The entries need to be copied exactly.

== Records shown ==
-- Begin --
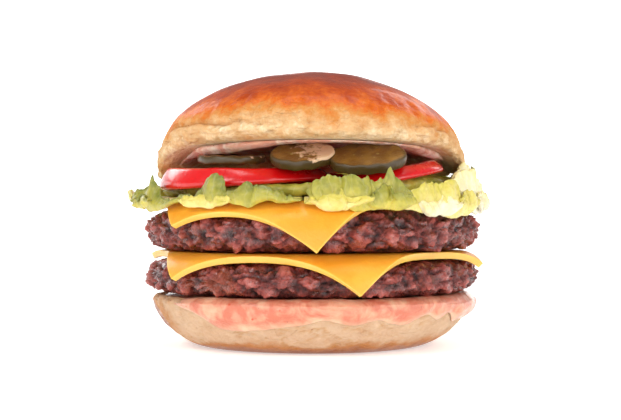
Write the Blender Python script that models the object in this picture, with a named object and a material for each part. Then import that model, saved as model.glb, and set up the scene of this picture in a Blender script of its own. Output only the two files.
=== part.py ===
"""A double cheeseburger that stands on the flat base of its heel.

Frame: the origin is the middle of that base, +Z is up and -Y is the front, where the crown is
propped open. All lengths in this file are millimetres and all azimuths are degrees round +Z,
counted from the front and positive to the right. make_object() turns the lengths into metres.
"""

import math

import bmesh
import bpy
from mathutils import Vector, noise

METRES = 0.001
GAP = 0.3  # clearance between two layers that touch

# Heel: the bottom half of the bun
HEEL_RADIUS = 54.4
HEEL_BASE_RADIUS = 36.0
HEEL_HEIGHT = 16.6
HEEL_ROUND = 1.29  # 1 would make its wall an ellipse, and more makes it slope
HEEL_LIP = 1.0  # how far its rim curls up round the patty

# Pink sauce between the heel and the lower patty
SAUCE_DEPTH = 1.1
SAUCE_RINGS = 8  # three on the flat, one on the rim and the rest down the wall

# Patties
PATTY_RADIUS = 56.7
PATTY_SHOULDER = 48.7  # where the rounded edge starts
PATTY_LOWER_DEPTH = 11.2
PATTY_UPPER_DEPTH = 13.5
PATTY_CRAG = 1.8  # how deep the torn edge is cut

# Cheese slices, which bend over the patty's shoulder
CHEESE_DEPTH = 2.2
CHEESE_BEND_START = 50.9
CHEESE_BEND_RADIUS = 9.6
CHEESE_HANG = math.radians(80)
CHEESE_PULL = 2.2  # how far an edge draws in between two corners

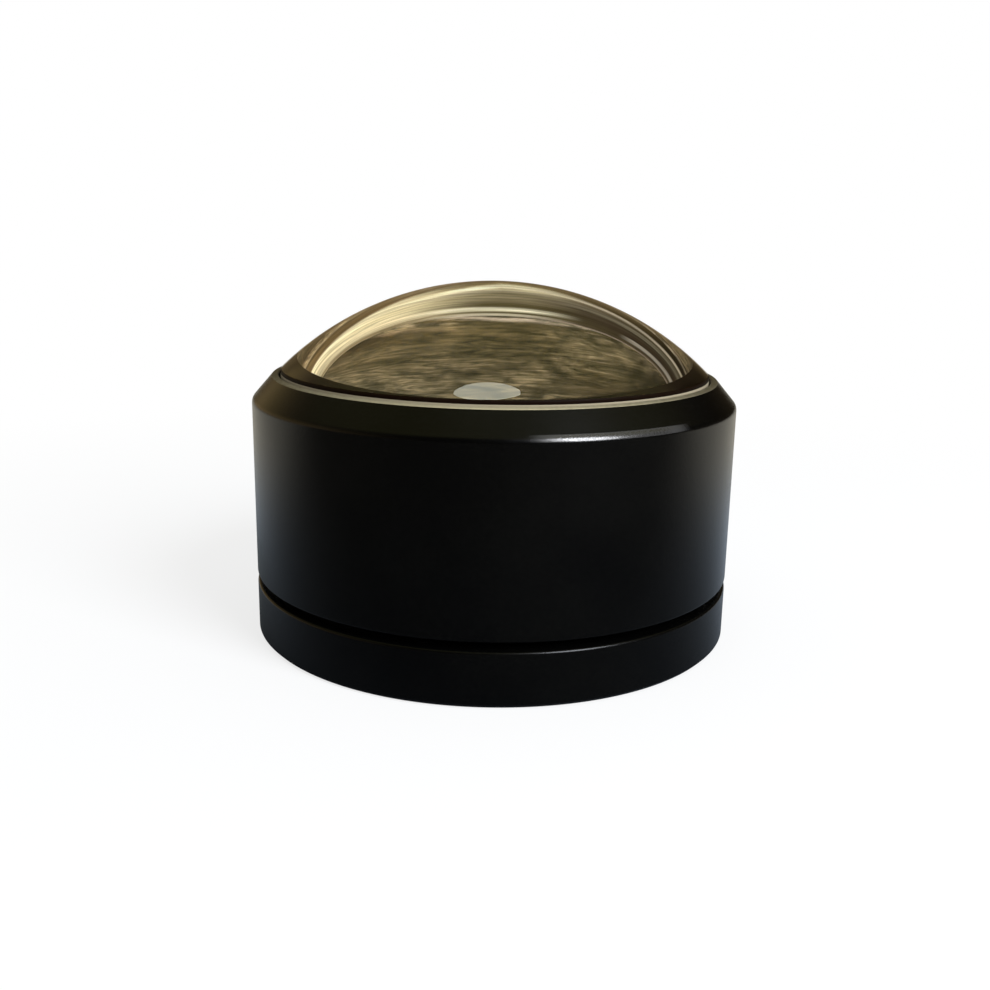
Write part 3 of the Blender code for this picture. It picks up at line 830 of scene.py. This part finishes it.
def boresOf(node):
    # The cone through a ring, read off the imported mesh: its smallest radius at each face
    points = [vertex.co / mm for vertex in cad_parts[node].data.vertices]
    return [
        min(point.xy.length for point in points if abs(point.z - level) < 0.01)
        for level in heights(node)
    ]


def makeRetainers(shapes):
    for node, (body, slot, bore, face, reach) in shapes.items():
        low, high = heights(node)
        outer = outerRadius(node)
        boreLow, boreHigh = (bore, bore) if bore else boresOf(node)
        outline = [(outer, high), (outer, low), (boreLow, low), (boreHigh, high)]
        # The barrel's ring is threaded inside and the others outside
        inside = node == "barrel_retainer"
        wall, depth = (bore, ringThreadDepth) if inside else (outer, -ringThreadDepth)
        thread = (wall, low + 0.1, high - 0.1, depth, finePitch)
        ring = turned(pieceName(node), outline, edge=0.08, threads=[thread])
        size = (2 * reach, spanner["width"], 2 * spanner["depth"])
        cutAway(ring, [boxTool(size, (0, 0, high if face == "top" else low))])
        place(ring, body, node, slot)


tubeShape = {"outer": 31.2, "inner": 29.3, "ridgePitch": 0.8, "ridgeDepth": 0.5, "plainEnd": 0.3}


def makeSpacerTube(shape):
    # The tube is ridged inside so that no light glances off it
    low, high = heights("spacer_tube")
    inner, pitch = shape["inner"], shape["ridgePitch"]
    outline = [(shape["outer"], high), (shape["outer"], low), (inner, low)]
    ridges = int((high - low - 2 * shape["plainEnd"]) / pitch)
    start = (low + high - ridges * pitch) / 2
    for i in range(ridges):
        foot = start + i * pitch
        outline += [(inner, foot, 0.0), (inner + shape["ridgeDepth"], foot + pitch * 0.5, 0.0)]
    outline += [(inner, start + ridges * pitch, 0.0), (inner, high)]
    place(turned("spacerTube", outline, edge=0.12), "barrel", "spacer_tube", "matt_black")


makeRings(ringPieces)
makeDustSeal(sealShape)
makeRetainers(retainerShapes)
makeSpacerTube(tubeShape)
print("rings and retainers built")

# Base plate, screws, socket and pins

pinRadii = {"guide_pin_1": 1.0, "guide_pin_2": 1.0, "guide_pin_3": 1.0, "stop_pin": 1.2}
plateShape = {
    "radius": 30.0, "socketFlange": 11.2, "socketOuter": 9.7, "socketStep": 1.8,
    "screwHole": 1.6,
    "countersink": (3.1, 1.5),  # its radius and depth
    "pinDepth": 3.0,
    "pinRoom": 0.3,  # round each pin
}


def makeBasePlate(shape):
    low, high = heights("base_plate")
    outline = stepped(
        high, (shape["radius"], 0.2), (low, 0.3), (shape["socketFlange"], 0.15),
        low + shape["socketStep"], shape["socketOuter"], high,
    )
    plate = turned("basePlate", outline)
    tools = []
    bore, over = shape["screwHole"], 0.5
    wide, deep = shape["countersink"]
    for x, y in screwPlaces:
        tools.append(barTool(wide + over, bore, deep + over, (x, y, low - over), 48))
        tools.append(barTool(bore, bore, 6.0, (x, y, low - 1.0), 48))
    for node, radius in pinRadii.items():
        bore = radius + shape["pinRoom"]
        tools.append(barTool(bore, bore, 4.0, (*middleOf(node), high - shape["pinDepth"]), 32))
    cutAway(plate, tools)
    place(plate, "base", "base_plate", "matt_black")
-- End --
== Exercise response ==
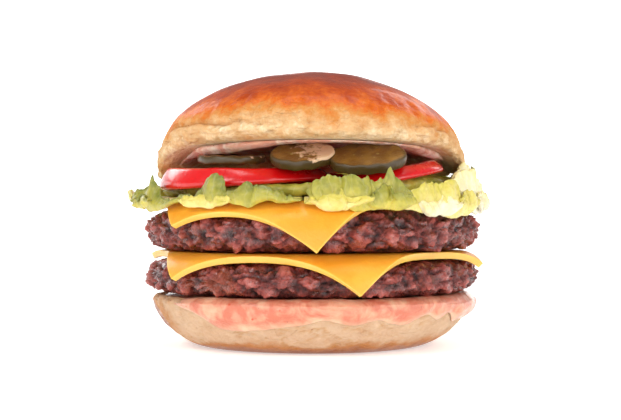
Write the Blender Python script that models the object in this picture, with a named object and a material for each part. Then import that model, saved as model.glb, and set up the scene of this picture in a Blender script of its own. Output only the two files.
=== part.py ===
"""A double cheeseburger that stands on the flat base of its heel.

Frame: the origin is the middle of that base, +Z is up and -Y is the front, where the crown is
propped open. All lengths in this file are millimetres and all azimuths are degrees round +Z,
counted from the front and positive to the right. make_object() turns the lengths into metres.
"""

import math

import bmesh
import bpy
from mathutils import Vector, noise

METRES = 0.001
GAP = 0.3  # clearance between two layers that touch

# Heel: the bottom half of the bun
HEEL_RADIUS = 54.4
HEEL_BASE_RADIUS = 36.0
HEEL_HEIGHT = 16.6
HEEL_ROUND = 1.29  # 1 would make its wall an ellipse, and more makes it slope
HEEL_LIP = 1.0  # how far its rim curls up round the patty

# Pink sauce between the heel and the lower patty
SAUCE_DEPTH = 1.1
SAUCE_RINGS = 8  # three on the flat, one on the rim and the rest down the wall

# Patties
PATTY_RADIUS = 56.7
PATTY_SHOULDER = 48.7  # where the rounded edge starts
PATTY_LOWER_DEPTH = 11.2
PATTY_UPPER_DEPTH = 13.5
PATTY_CRAG = 1.8  # how deep the torn edge is cut

# Cheese slices, which bend over the patty's shoulder
CHEESE_DEPTH = 2.2
CHEESE_BEND_START = 50.9
CHEESE_BEND_RADIUS = 9.6
CHEESE_HANG = math.radians(80)
CHEESE_PULL = 2.2  # how far an edge draws in between two corners

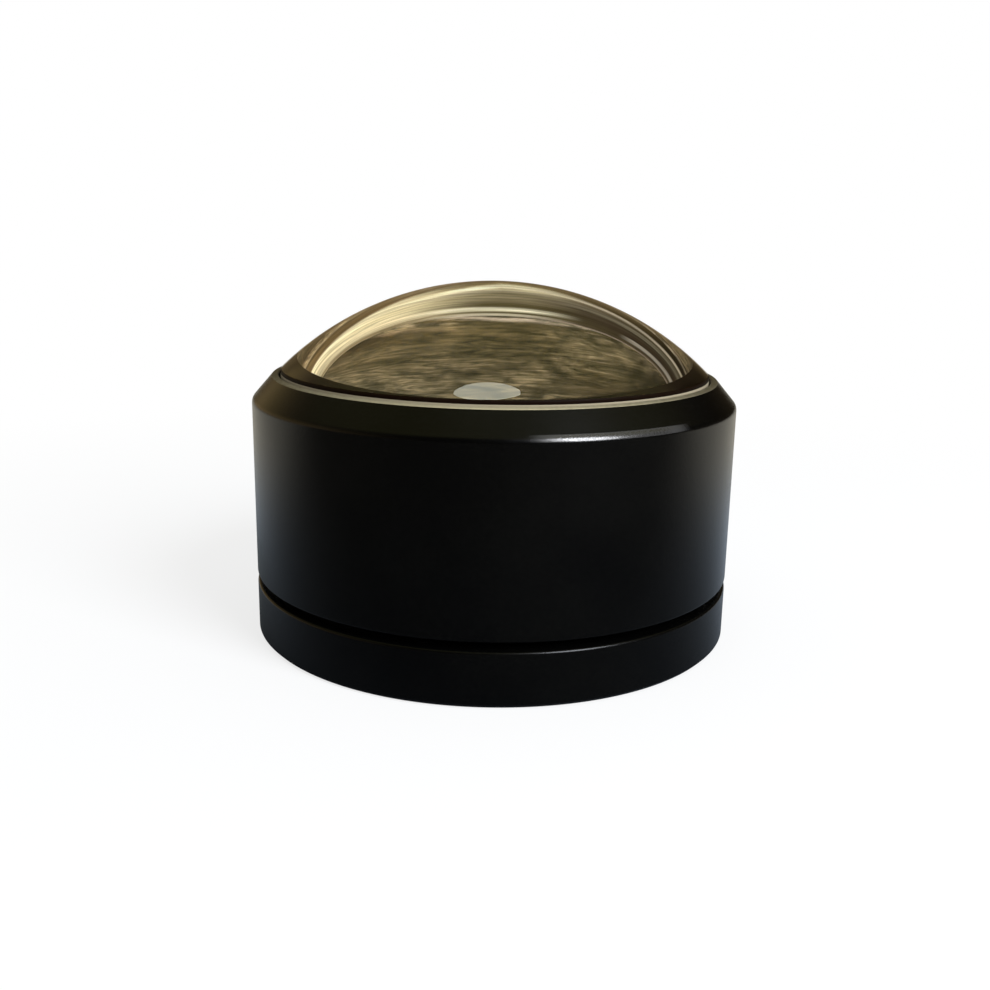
Write part 3 of the Blender code for this picture. It picks up at line 830 of scene.py. This part finishes it.
def boresOf(node):
    # The cone through a ring, read off the imported mesh: its smallest radius at each face
    points = [vertex.co / mm for vertex in cad_parts[node].data.vertices]
    return [
        min(point.xy.length for point in points if abs(point.z - level) < 0.01)
        for level in heights(node)
    ]


def makeRetainers(shapes):
    for node, (body, slot, bore, face, reach) in shapes.items():
        low, high = heights(node)
        outer = outerRadius(node)
        boreLow, boreHigh = (bore, bore) if bore else boresOf(node)
        outline = [(outer, high), (outer, low), (boreLow, low), (boreHigh, high)]
        # The barrel's ring is threaded inside and the others outside
        inside = node == "barrel_retainer"
        wall, depth = (bore, ringThreadDepth) if inside else (outer, -ringThreadDepth)
        thread = (wall, low + 0.1, high - 0.1, depth, finePitch)
        ring = turned(pieceName(node), outline, edge=0.08, threads=[thread])
        size = (2 * reach, spanner["width"], 2 * spanner["depth"])
        cutAway(ring, [boxTool(size, (0, 0, high if face == "top" else low))])
        place(ring, body, node, slot)


tubeShape = {"outer": 31.2, "inner": 29.3, "ridgePitch": 0.8, "ridgeDepth": 0.5, "plainEnd": 0.3}


def makeSpacerTube(shape):
    # The tube is ridged inside so that no light glances off it
    low, high = heights("spacer_tube")
    inner, pitch = shape["inner"], shape["ridgePitch"]
    outline = [(shape["outer"], high), (shape["outer"], low), (inner, low)]
    ridges = int((high - low - 2 * shape["plainEnd"]) / pitch)
    start = (low + high - ridges * pitch) / 2
    for i in range(ridges):
        foot = start + i * pitch
        outline += [(inner, foot, 0.0), (inner + shape["ridgeDepth"], foot + pitch * 0.5, 0.0)]
    outline += [(inner, start + ridges * pitch, 0.0), (inner, high)]
    place(turned("spacerTube", outline, edge=0.12), "barrel", "spacer_tube", "matt_black")


makeRings(ringPieces)
makeDustSeal(sealShape)
makeRetainers(retainerShapes)
makeSpacerTube(tubeShape)
print("rings and retainers built")

# Base plate, screws, socket and pins

pinRadii = {"guide_pin_1": 1.0, "guide_pin_2": 1.0, "guide_pin_3": 1.0, "stop_pin": 1.2}
plateShape = {
    "radius": 30.0, "socketFlange": 11.2, "socketOuter": 9.7, "socketStep": 1.8,
    "screwHole": 1.6,
    "countersink": (3.1, 1.5),  # its radius and depth
    "pinDepth": 3.0,
    "pinRoom": 0.3,  # round each pin
}


def makeBasePlate(shape):
    low, high = heights("base_plate")
    outline = stepped(
        high, (shape["radius"], 0.2), (low, 0.3), (shape["socketFlange"], 0.15),
        low + shape["socketStep"], shape["socketOuter"], high,
    )
    plate = turned("basePlate", outline)
    tools = []
    bore, over = shape["screwHole"], 0.5
    wide, deep = shape["countersink"]
    for x, y in screwPlaces:
        tools.append(barTool(wide + over, bore, deep + over, (x, y, low - over), 48))
        tools.append(barTool(bore, bore, 6.0, (x, y, low - 1.0), 48))
    for node, radius in pinRadii.items():
        bore = radius + shape["pinRoom"]
        tools.append(barTool(bore, bore, 4.0, (*middleOf(node), high - shape["pinDepth"]), 32))
    cutAway(plate, tools)
    place(plate, "base", "base_plate", "matt_black")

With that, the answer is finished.